— Exercise —
In the listing below, locate the line that contains "for item in" and the line that contains "for node in". Restate word for word those two lines and every line between them, and nothing else.

— Data shown —
━━━━━━━━
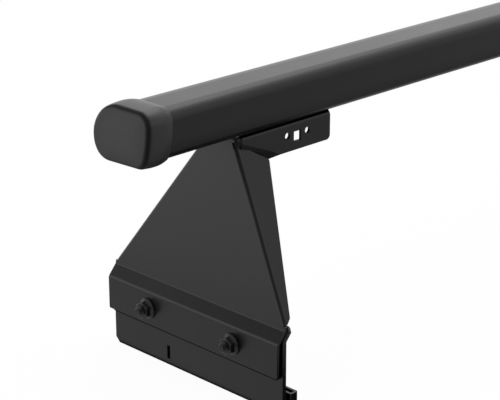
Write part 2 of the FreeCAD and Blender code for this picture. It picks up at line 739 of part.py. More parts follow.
def make_clamp_jaw(label, side):
    """Folded jaw: an upright with square holes for the bolts and a shallow tray below it."""
    body = new_body(label)
    outer = f"({JAW_X} + jaw_depth)"
    tray = new_sketch(body, "jaw_tray", "XY_Plane")
    rectangle(tray, JAW_X, outer, "-plate_width / 2", "plate_width / 2")
    pad(body, tray, "jaw_tray_block", "jaw_rim")

    def upright_corner(start, end):
        return abs(start.x - end.x) < 0.001 and abs(start.y - end.y) < 0.001

    dress(body, "Fillet", "jaw_tray_corners", edges_where(body, upright_corner), "jaw_rounding")
    hollow = new_sketch(body, "jaw_hollow", "XY_Plane", offset="jaw_sheet")
    rectangle(hollow, f"{JAW_X} + jaw_sheet", f"{outer} - jaw_sheet",
              "-(plate_width / 2 - jaw_sheet)", "(plate_width / 2 - jaw_sheet)")
    pocket(body, hollow, "jaw_hollow_cut", "jaw_rim", reverse=True)
    upright = new_sketch(body, "jaw_upright", "YZ_Plane", offset=JAW_X)
    polygon(upright, [
        ("-jaw_half", "jaw_sheet"),
        ("jaw_half", "jaw_sheet"),
        ("jaw_half", "jaw_height - jaw_corner"),
        ("jaw_half - jaw_corner", "jaw_height"),
        ("-(jaw_half - jaw_corner)", "jaw_height"),
        ("-jaw_half", "jaw_height - jaw_corner"),
    ])
    pad(body, upright, "jaw_upright_pad", "jaw_sheet")
    holes = new_sketch(body, "jaw_holes", "YZ_Plane", offset=f"{JAW_X} - 1")
    half = "(bolt_square / 2 + square_clearance)"
    for way in (-1, 1):
        centre = f"{way} * bolt_spacing / 2"
        rectangle(holes, f"{centre} - {half}", f"{centre} + {half}", f"{BOLT_Z} - {half}", f"{BOLT_Z} + {half}")
    pocket(body, holes, "jaw_holes_cut", "jaw_sheet + 2", reverse=True)
    place_foot_piece(body, side)
    return body


def make_carriage_bolt(label, side, way):
    """Clamp bolt: domed head inboard, square neck in the jaw, shank out through the nut."""
    body = new_body(label)
    centre = f"{way} * bolt_spacing / 2"
    neck_end = f"({JAW_X} + jaw_sheet)"
    shank = new_sketch(body, "bolt_shank", "YZ_Plane", offset="-bolt_tail")
    circle(shank, centre, BOLT_Z, "bolt_diameter")
    pad(body, shank, "bolt_shank_pad", f"{neck_end} + bolt_tail")

    ends = [f"Edge{index}" for index, edge in enumerate(body.Shape.Edges, start=1)
            if len(edge.Vertexes) == 1 and near(edge.Vertexes[0].X, "-bolt_tail")]
    dress(body, "Chamfer", "bolt_point", ends, "bolt_diameter / 10")
    neck = new_sketch(body, "bolt_neck", "YZ_Plane", offset=f"{neck_end} - jaw_sheet")
    half = "bolt_square / 2"
    rectangle(neck, f"{centre} - {half}", f"{centre} + {half}", f"{BOLT_Z} - {half}", f"{BOLT_Z} + {half}")
    pad(body, neck, "bolt_neck_pad", "jaw_sheet")
    head = new_sketch(body, "bolt_head", "YZ_Plane", offset=neck_end)
    circle(head, centre, BOLT_Z, "head_diameter")
    pad(body, head, "bolt_head_pad", "head_height")
    crown = [f"Edge{index}" for index, edge in enumerate(body.Shape.Edges, start=1)
             if len(edge.Vertexes) == 1 and near(edge.Vertexes[0].X, f"{neck_end} + head_height")]
    dress(body, "Fillet", "bolt_crown", crown, "head_height * 0.85")
    place_foot_piece(body, side)
    return body


def ring(body, name, inner, outer, start, length, across, up, reverse=False):
    """Tube along X about one centre."""
    sketch = new_sketch(body, f"{name}_ring", "YZ_Plane", offset=start)
    circle(sketch, across, up, outer)
    circle(sketch, across, up, inner)
    return pad(body, sketch, f"{name}_tube", length, reverse=reverse)


def hexagon(sketch, across, up, flats):
    """Hexagon with a corner up and the given distance across its flats."""
    corner = f"({flats}) / sqrt(3)"
    polygon(sketch, [
        (f"({across}) + ({corner}) * sin({angle})", f"({up}) + ({corner}) * cos({angle})")
        for angle in range(0, 360, 60)
    ])


def chamfer_hexagon(body, name, plane, centre, flats, end, out):
    """Turn off the corners of a hexagon's end; the axis runs along the sketch's first direction."""
    offset, across = centre
    sketch = new_sketch(body, f"{name}_corner_profile", plane, offset=offset)
    inside = f"({across} + {flats} / 2 - hex_chamfer_inset)"
    beyond = f"({across} + {flats} / 2 * 1.2)"
    drop = f"(({beyond} - {inside}) * tan(hex_chamfer_angle))"
    polygon(sketch, [
        (end, inside),
        (f"{end} - ({out}) * {drop}", beyond),
        (f"{end} + ({out}) * 1", beyond),
        (f"{end} + ({out}) * 1", inside),
    ])
    axis = sketch.addGeometry(Part.LineSegment(FreeCAD.Vector(value(end), value(across), 0),
                                               FreeCAD.Vector(value(end) - 5, value(across), 0)), True)
    place_point(sketch, axis, 1, end, across)
    place_point(sketch, axis, 2, f"{end} - 5", across)
    before = body.Shape.Volume
    feature = body.newObject("PartDesign::Groove", f"{name}_corner_turning")
    feature.Profile = sketch
    feature.ReferenceAxis = (sketch, ["Axis0"])
    feature.Angle = 360
    doc.recompute()
    if body.Shape.Volume >= before:
        raise RuntimeError(f"{body.Label}: {name} turning removes nothing")


def make_flange_nut(label, side, way):
    """Flange nut on the outboard side of the outer plate."""
    body = new_body(label)
    centre = f"{way} * bolt_spacing / 2"
    bore = "bolt_diameter + 2 * thread_clearance"
    half_across = "nut_across / 2"
    revolved = new_sketch(body, "nut_profile", "XY_Plane", offset=BOLT_Z)
    axis_y = centre
    polygon(revolved, [
        ("0", f"{axis_y} + ({bore}) / 2"),
        ("0", f"{axis_y} + nut_flange / 2"),
        ("-nut_rim", f"{axis_y} + nut_flange / 2"),
        ("-(nut_rim + nut_cone)", f"{axis_y} + {half_across}"),
        ("-(nut_rim + nut_cone)", f"{axis_y} + ({bore}) / 2"),
    ])
    line = revolved.addGeometry(Part.LineSegment(FreeCAD.Vector(0, value(axis_y), 0),
                                                 FreeCAD.Vector(-5, value(axis_y), 0)), True)
    place_point(revolved, line, 1, "0", axis_y)
    place_point(revolved, line, 2, "-5", axis_y)
    turn(body, revolved, "nut_flange_turned", "Axis0")
    hex_sketch = new_sketch(body, "nut_hex", "YZ_Plane", offset="-nut_rim / 2")
    hexagon(hex_sketch, centre, BOLT_Z, "nut_across")
    circle(hex_sketch, centre, BOLT_Z, bore)
    pad(body, hex_sketch, "nut_hex_pad", "nut_height - nut_rim / 2", reverse=True)
    chamfer_hexagon(body, "nut", "XY_Plane", (BOLT_Z, centre), "nut_across", "-nut_height", "-1")
    place_foot_piece(body, side)
    return body


def make_spacer(label, side, way):
    """Steel bush that keeps the outer plate and the clamp plate apart."""
    body = new_body(label)
    ring(body, "spacer", "bolt_hole", "spacer_diameter", "sheet", "plate_gap",
         f"{way} * bolt_spacing / 2", BOLT_Z)
    place_foot_piece(body, side)
    return body


def make_nut_plate(label, side):
    """Flat threaded plate that lies inside the bar, above the foot's screws."""
    body = new_body(label)
    start = "screw_first + screw_spacing / 2 - nut_plate_length / 2"
    outline = new_sketch(body, "nut_plate_outline", "XY_Plane", offset="seat_height + bar_wall")
    rectangle(outline, start, f"{start} + nut_plate_length", "-nut_plate_width / 2", "nut_plate_width / 2")
    for place in ("screw_first", "screw_first + screw_spacing"):
        circle(outline, place, "0", "bolt_diameter + 2 * thread_clearance")
    pad(body, outline, "nut_plate_pad", "nut_plate_height")
    place_foot_piece(body, side)
    return body


def make_bar_washer(label, side, place):
    """Flat washer between the web and a screw head."""
    body = new_body(label)
    sketch = new_sketch(body, "washer_ring", "XY_Plane", offset="seat_height - sheet")
    circle(sketch, place, "0", "washer_diameter")
    circle(sketch, place, "0", "bolt_hole")
    pad(body, sketch, "washer_pad", "washer_height", reverse=True)
    place_foot_piece(body, side)
    return body


def make_bar_screw(label, side, place):
    """Hexagon screw from below, through the web and the bar's wall into the nut plate."""
    body = new_body(label)
    seat = "(seat_height - sheet - washer_height)"
    tip = "(seat_height + bar_wall + nut_plate_height + screw_past)"
    head = new_sketch(body, "screw_head", "XY_Plane", offset=seat)
    hexagon(head, place, "0", "screw_across")
    pad(body, head, "screw_head_pad", "screw_head", reverse=True)
    shank = new_sketch(body, "screw_shank", "XY_Plane", offset=f"{seat} - 0.5")
    circle(shank, place, "0", "bolt_diameter")
    pad(body, shank, "screw_shank_pad", f"{tip} - {seat} + 0.5")
    ends = [f"Edge{index}" for index, edge in enumerate(body.Shape.Edges, start=1)
            if len(edge.Vertexes) == 1 and near(edge.Vertexes[0].Z, tip)]
    dress(body, "Chamfer", "screw_point", ends, "bolt_diameter / 10")
    place_foot_piece(body, side)
    return body


bodies = [make_crossbar()]
for side, name in ((-1, "left"), (1, "right")):
    bodies.append(make_end_cap(f"{name}_end_cap", side))
    bodies.append(make_foot_bracket(f"{name}_foot_bracket", side))
    bodies.append(make_clamp_plate(f"{name}_clamp_plate", side))
    bodies.append(make_clamp_jaw(f"{name}_clamp_jaw", side))
    bodies.append(make_nut_plate(f"{name}_nut_plate", side))
    for number, way in ((1, -1), (2, 1)):
        bodies.append(make_carriage_bolt(f"{name}_clamp_bolt_{number}", side, way))
        bodies.append(make_flange_nut(f"{name}_flange_nut_{number}", side, way))
        bodies.append(make_spacer(f"{name}_spacer_{number}", side, way))
    for number, place in ((1, "screw_first"), (2, "screw_first + screw_spacing")):
        bodies.append(make_bar_washer(f"{name}_bar_washer_{number}", side, place))
        bodies.append(make_bar_screw(f"{name}_bar_screw_{number}", side, place))
doc.recompute()

for item in doc.Objects:
    if "Invalid" in item.State or "Error" in item.State:
        raise RuntimeError(f"{item.Name} failed: {item.State}")
for body in bodies:
    if body.Shape.isNull() or not body.Shape.isValid() or not body.Shape.Solids:
        raise RuntimeError(f"{body.Label} has no valid solid")

os.makedirs("parts", exist_ok=True)
for body in bodies:
    body.Shape.exportStep(f"parts/{body.Label}.step")
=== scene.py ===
import bmesh
import bpy
import math
from mathutils import Matrix, Vector


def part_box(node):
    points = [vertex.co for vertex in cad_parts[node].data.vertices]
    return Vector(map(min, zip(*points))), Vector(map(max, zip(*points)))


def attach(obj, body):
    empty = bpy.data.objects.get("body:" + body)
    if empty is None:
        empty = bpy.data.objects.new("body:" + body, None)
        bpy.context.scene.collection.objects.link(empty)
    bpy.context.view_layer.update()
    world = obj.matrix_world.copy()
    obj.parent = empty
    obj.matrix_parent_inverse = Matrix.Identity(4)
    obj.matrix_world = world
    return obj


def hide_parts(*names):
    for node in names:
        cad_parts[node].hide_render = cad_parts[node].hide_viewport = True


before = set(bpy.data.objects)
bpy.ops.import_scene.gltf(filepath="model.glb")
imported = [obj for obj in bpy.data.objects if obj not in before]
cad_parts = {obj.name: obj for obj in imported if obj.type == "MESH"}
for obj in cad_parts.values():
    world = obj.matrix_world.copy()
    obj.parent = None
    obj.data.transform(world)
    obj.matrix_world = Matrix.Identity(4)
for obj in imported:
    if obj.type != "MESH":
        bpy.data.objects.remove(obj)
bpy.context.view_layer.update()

# Lengths are in metres and angles in degrees, where nothing else is said

SIDES = ("left", "right")
NUMBERS = (1, 2)
QUARTER = math.pi / 2.0


def clamped(value):
    """Value held between 0 and 1."""
    return min(max(value, 0.0), 1.0)


def eased(share):
    """Share from 0 to 1, with a soft start and end."""
    return share * share * (3.0 - 2.0 * share)


def box_of(name):
    """Lowest and highest corner of a node's box."""
    return [Vector(corner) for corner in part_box(name)]


# Shader nodes

def feed(tree, socket, given):
    """Link an input socket to an output socket, or set it to a value."""
    if isinstance(given, bpy.types.NodeSocket):
        tree.links.new(given, socket)
    else:
        socket.default_value = given


def node(tree, kind, place, **inputs):
    """Add a shader node; what its named inputs are given is an output socket or a value."""
    made = tree.nodes.new(kind)
    made.location = place
    for name, given in inputs.items():
        feed(tree, made.inputs[name.replace("_", " ")], given)
    return made


def number_node(tree, operation, place, *operands):
    """Output of a math node; its operands are output sockets or numbers."""
    made = node(tree, "ShaderNodeMath", place)
    made.operation = operation
    for socket, given in zip(made.inputs, operands):
        feed(tree, socket, given)
    return made.outputs["Value"]


def vector_node(tree, operation, place, first, second):
    """Output of a vector math node for two vectors, or for a vector and the number that scales it."""
    made = node(tree, "ShaderNodeVectorMath", place)
    made.operation = operation
    feed(tree, made.inputs[0], first)
    feed(tree, made.inputs["Scale" if operation == "SCALE" else 1], second)
    return made.outputs["Value" if operation == "DOT_PRODUCT" else "Vector"]


def range_node(tree, place, given, source, target):
    """Output of a node that maps one range to another, each a (low, high) pair."""
    made = node(tree, "ShaderNodeMapRange", place, Value=given, From_Min=source[0], From_Max=source[1],
                To_Min=target[0], To_Max=target[1])
    return made.outputs["Result"]


def mix_node(tree, place, share, first, second):
    """Output of a mix of two shaders by the share of the second."""
    made = node(tree, "ShaderNodeMixShader", place)
    for socket, given in zip(made.inputs, (share, first, second)):
        feed(tree, socket, given)
    return made.outputs["Shader"]


def empty_material(name):
    """New material without any nodes."""
    material = bpy.data.materials.new(name)
    material.use_nodes = True
    material.node_tree.nodes.clear()
    return material


# Materials

PLAIN_SPECULAR = 0.5
CLOUD_SIZE = 0.09
CLOUD_RANGE = (0.3, 0.7)
FLECK_PER_GRIT = 1.7
FLECK_RANGE = (0.35, 0.65)
FLECK_TONE = (0.88, 1.12)
GLOSS_VARIES = 0.07
NOISE_ROUGHNESS = 0.55
GRIT_ROUGHNESS = 0.65
# Painted shade on the rim of a cap's end face: the mesh attribute that marks it, its tone and its
# reflection
RIM_MARK = "rim_shade"
RIM_SHADE_TONE = 0.54
RIM_SHADE_SPECULAR = 0.04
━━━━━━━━
— Solution to the problem —
for item in doc.Objects:
    if "Invalid" in item.State or "Error" in item.State:
        raise RuntimeError(f"{item.Name} failed: {item.State}")
for body in bodies:
    if body.Shape.isNull() or not body.Shape.isValid() or not body.Shape.Solids:
        raise RuntimeError(f"{body.Label} has no valid solid")

os.makedirs("parts", exist_ok=True)
for body in bodies:
    body.Shape.exportStep(f"parts/{body.Label}.step")
=== scene.py ===
import bmesh
import bpy
import math
from mathutils import Matrix, Vector


def part_box(node):
    points = [vertex.co for vertex in cad_parts[node].data.vertices]
    return Vector(map(min, zip(*points))), Vector(map(max, zip(*points)))


def attach(obj, body):
    empty = bpy.data.objects.get("body:" + body)
    if empty is None:
        empty = bpy.data.objects.new("body:" + body, None)
        bpy.context.scene.collection.objects.link(empty)
    bpy.context.view_layer.update()
    world = obj.matrix_world.copy()
    obj.parent = empty
    obj.matrix_parent_inverse = Matrix.Identity(4)
    obj.matrix_world = world
    return obj


def hide_parts(*names):
    for node in names:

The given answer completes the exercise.